Exercise task
Repeat each line word for word.

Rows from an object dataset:
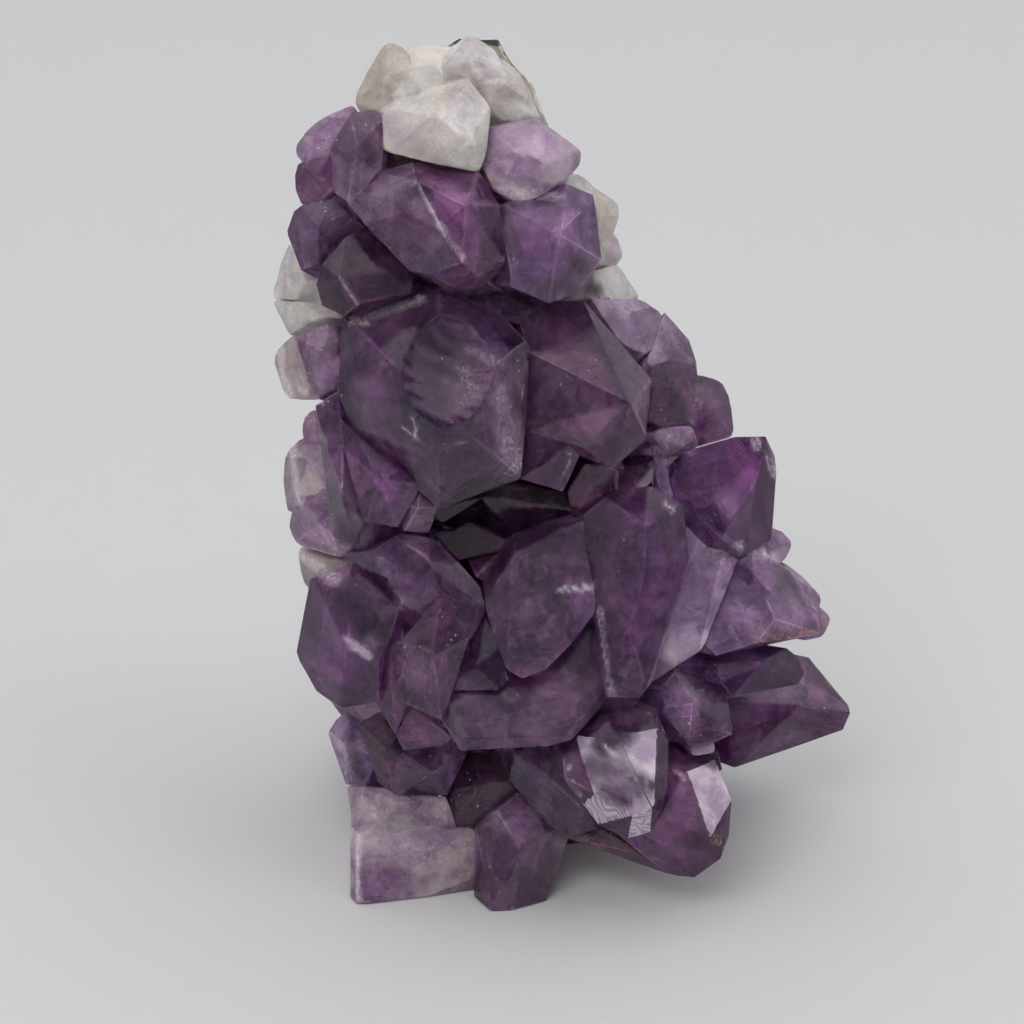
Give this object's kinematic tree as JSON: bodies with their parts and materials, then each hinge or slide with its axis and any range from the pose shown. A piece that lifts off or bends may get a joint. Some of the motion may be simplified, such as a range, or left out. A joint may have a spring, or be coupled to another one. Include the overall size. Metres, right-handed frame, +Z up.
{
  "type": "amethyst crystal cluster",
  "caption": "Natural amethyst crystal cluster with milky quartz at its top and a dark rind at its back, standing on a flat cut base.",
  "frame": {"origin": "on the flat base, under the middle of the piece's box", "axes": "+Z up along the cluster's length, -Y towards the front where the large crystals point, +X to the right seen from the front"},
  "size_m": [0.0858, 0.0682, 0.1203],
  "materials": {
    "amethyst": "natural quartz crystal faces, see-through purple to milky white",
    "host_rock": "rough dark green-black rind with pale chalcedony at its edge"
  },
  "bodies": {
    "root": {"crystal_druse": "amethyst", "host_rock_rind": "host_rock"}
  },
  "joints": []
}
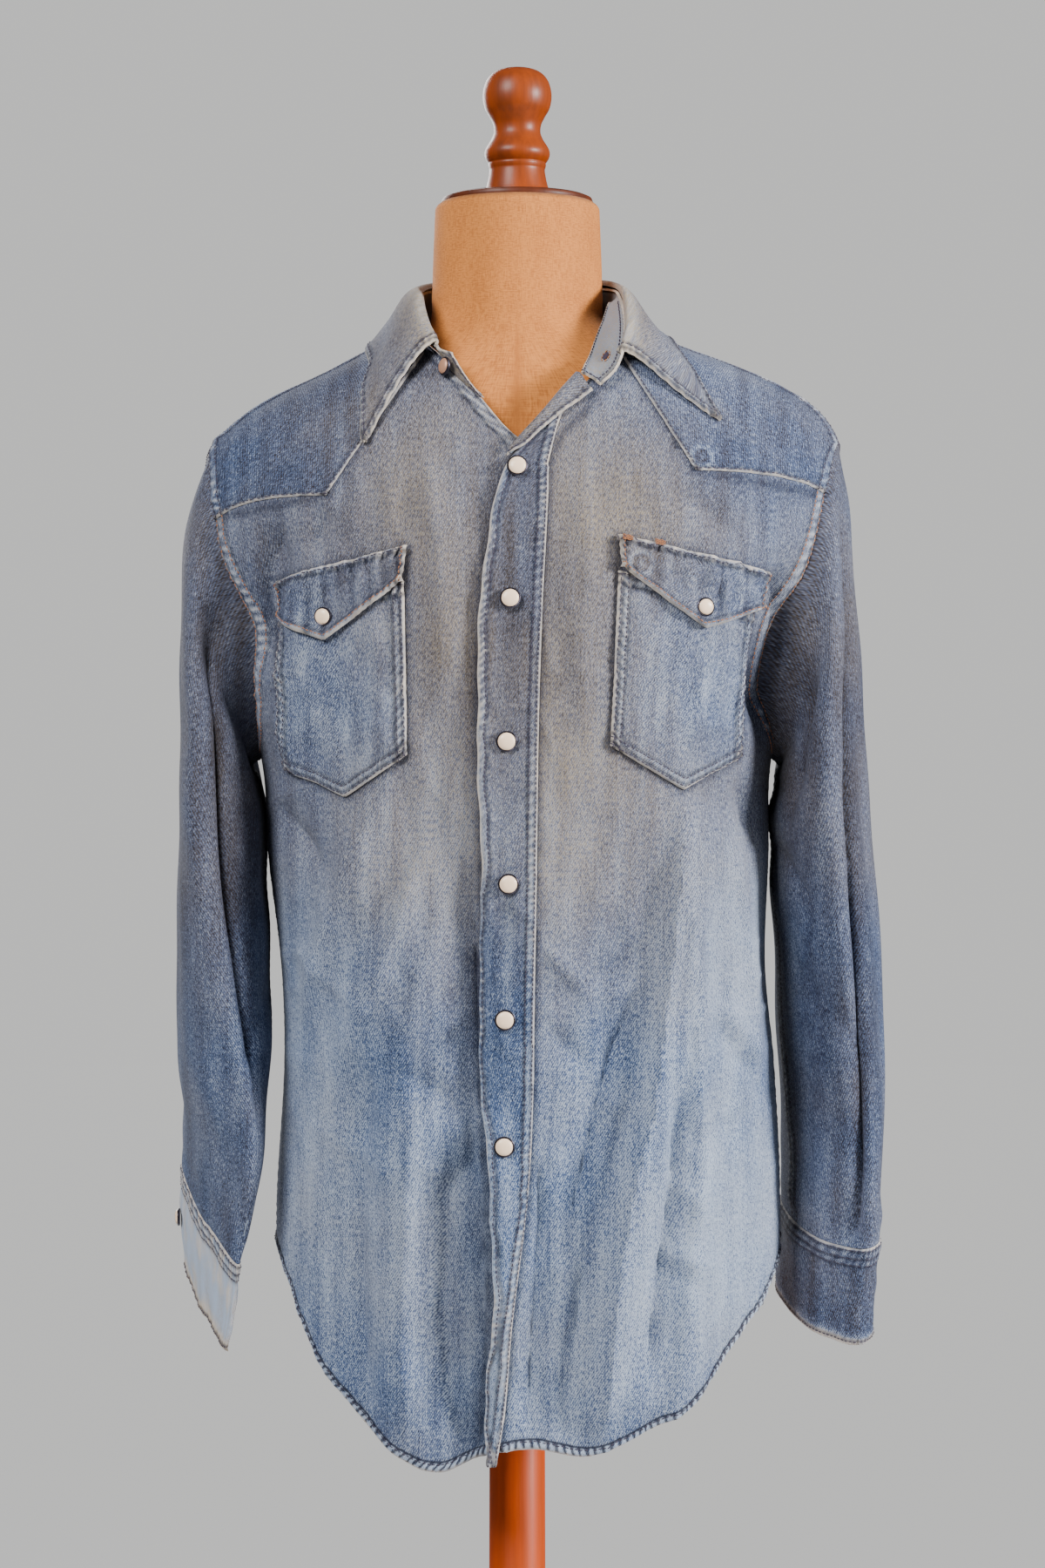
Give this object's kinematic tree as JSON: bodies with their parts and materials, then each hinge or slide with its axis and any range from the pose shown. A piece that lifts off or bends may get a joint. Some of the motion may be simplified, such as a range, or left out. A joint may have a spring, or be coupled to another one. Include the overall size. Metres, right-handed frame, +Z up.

Full response
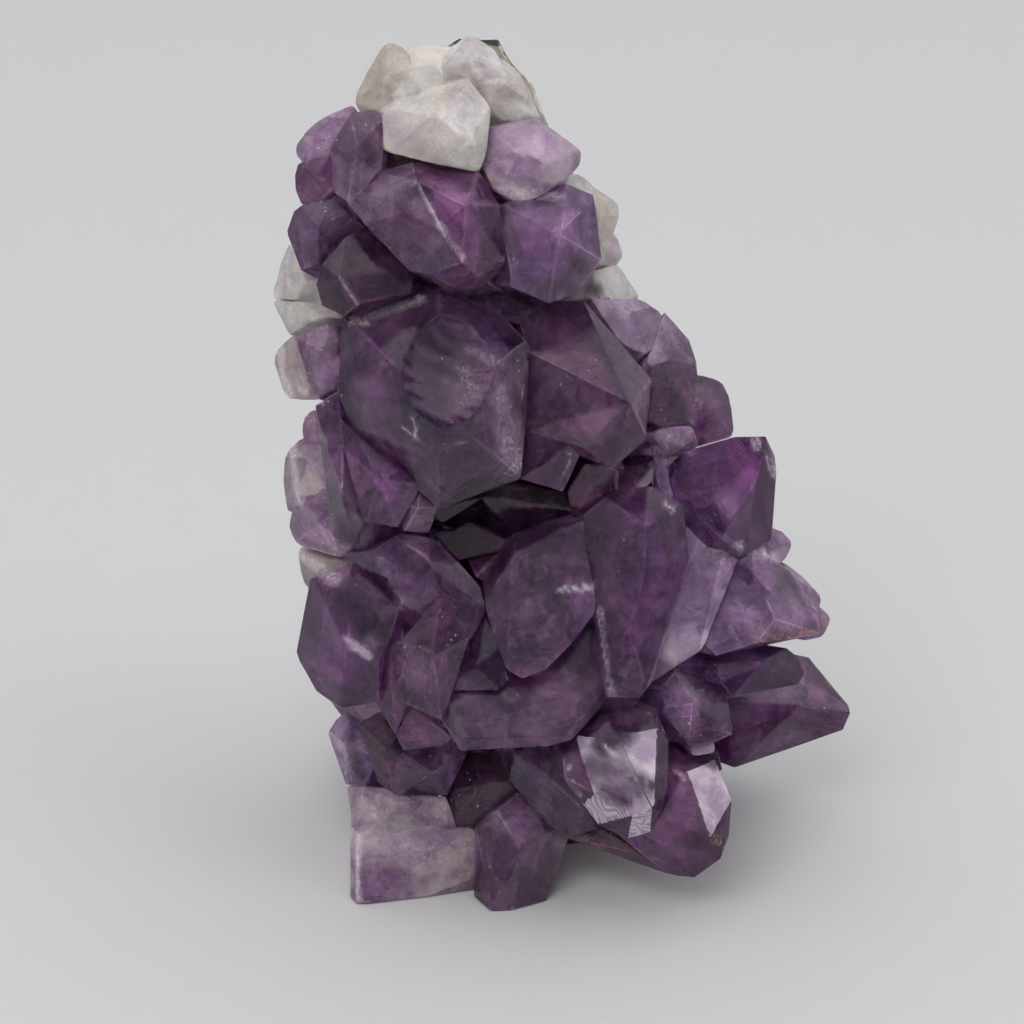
Give this object's kinematic tree as JSON: bodies with their parts and materials, then each hinge or slide with its axis and any range from the pose shown. A piece that lifts off or bends may get a joint. Some of the motion may be simplified, such as a range, or left out. A joint may have a spring, or be coupled to another one. Include the overall size. Metres, right-handed frame, +Z up.
{
  "type": "amethyst crystal cluster",
  "caption": "Natural amethyst crystal cluster with milky quartz at its top and a dark rind at its back, standing on a flat cut base.",
  "frame": {"origin": "on the flat base, under the middle of the piece's box", "axes": "+Z up along the cluster's length, -Y towards the front where the large crystals point, +X to the right seen from the front"},
  "size_m": [0.0858, 0.0682, 0.1203],
  "materials": {
    "amethyst": "natural quartz crystal faces, see-through purple to milky white",
    "host_rock": "rough dark green-black rind with pale chalcedony at its edge"
  },
  "bodies": {
    "root": {"crystal_druse": "amethyst", "host_rock_rind": "host_rock"}
  },
  "joints": []
}
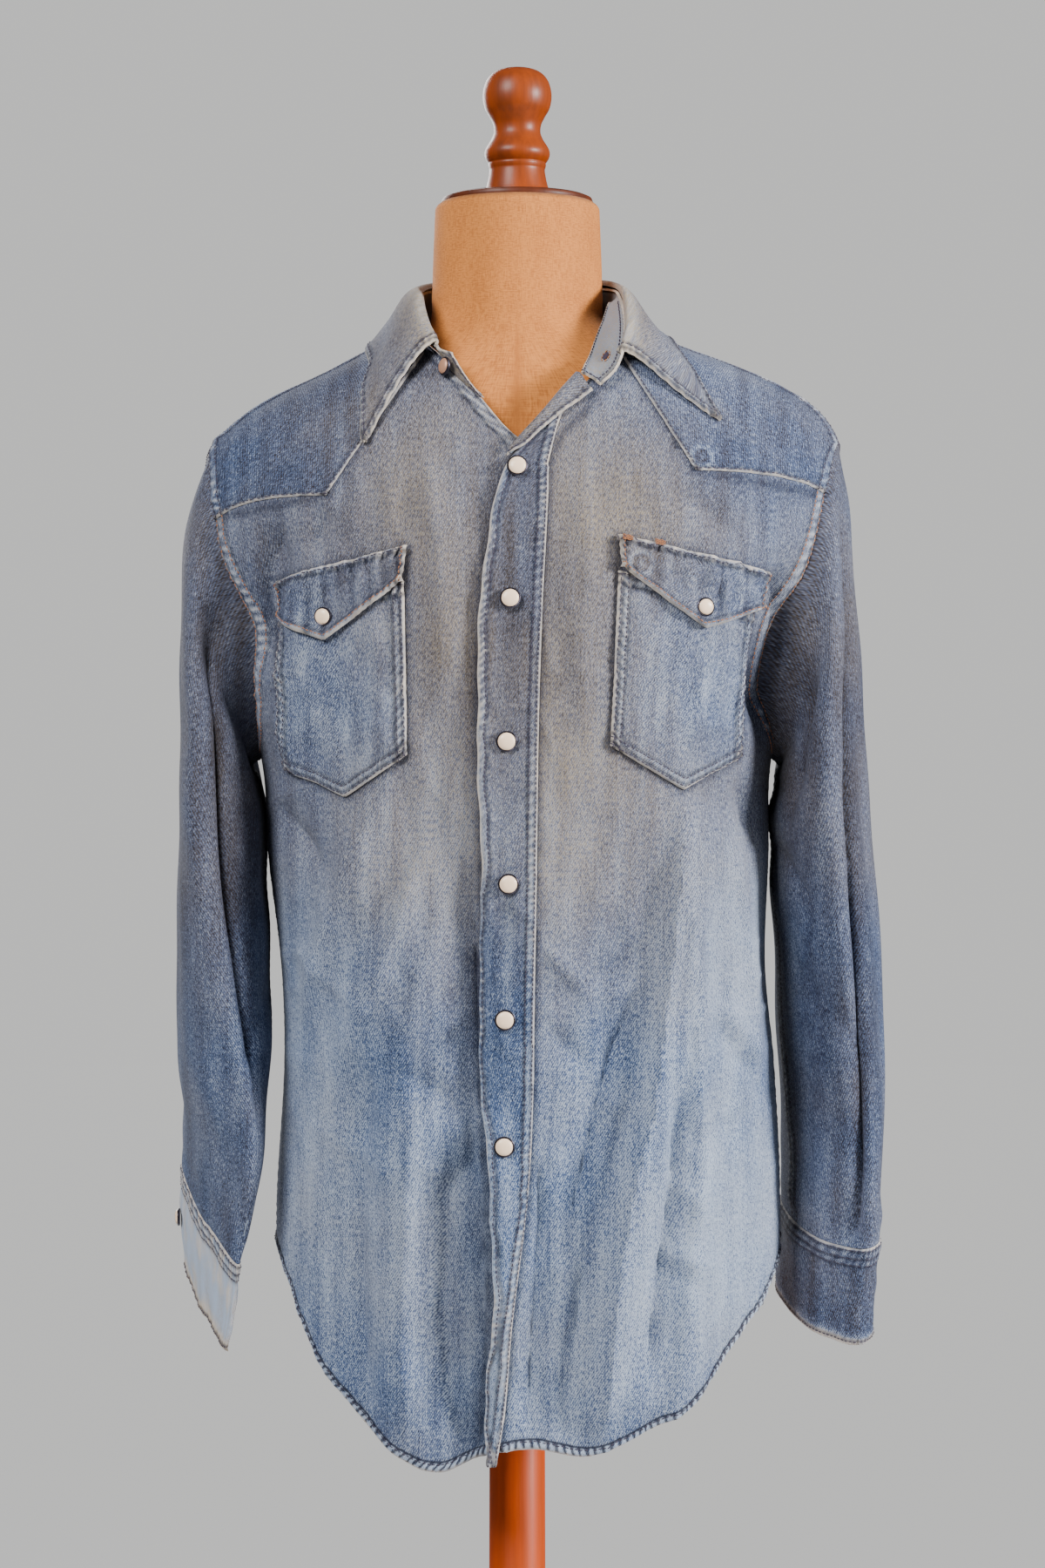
Give this object's kinematic tree as JSON: bodies with their parts and materials, then each hinge or slide with its axis and any range from the pose shown. A piece that lifts off or bends may get a joint. Some of the motion may be simplified, such as a range, or left out. A joint may have a spring, or be coupled to another one. Include the overall size. Metres, right-handed frame, +Z up.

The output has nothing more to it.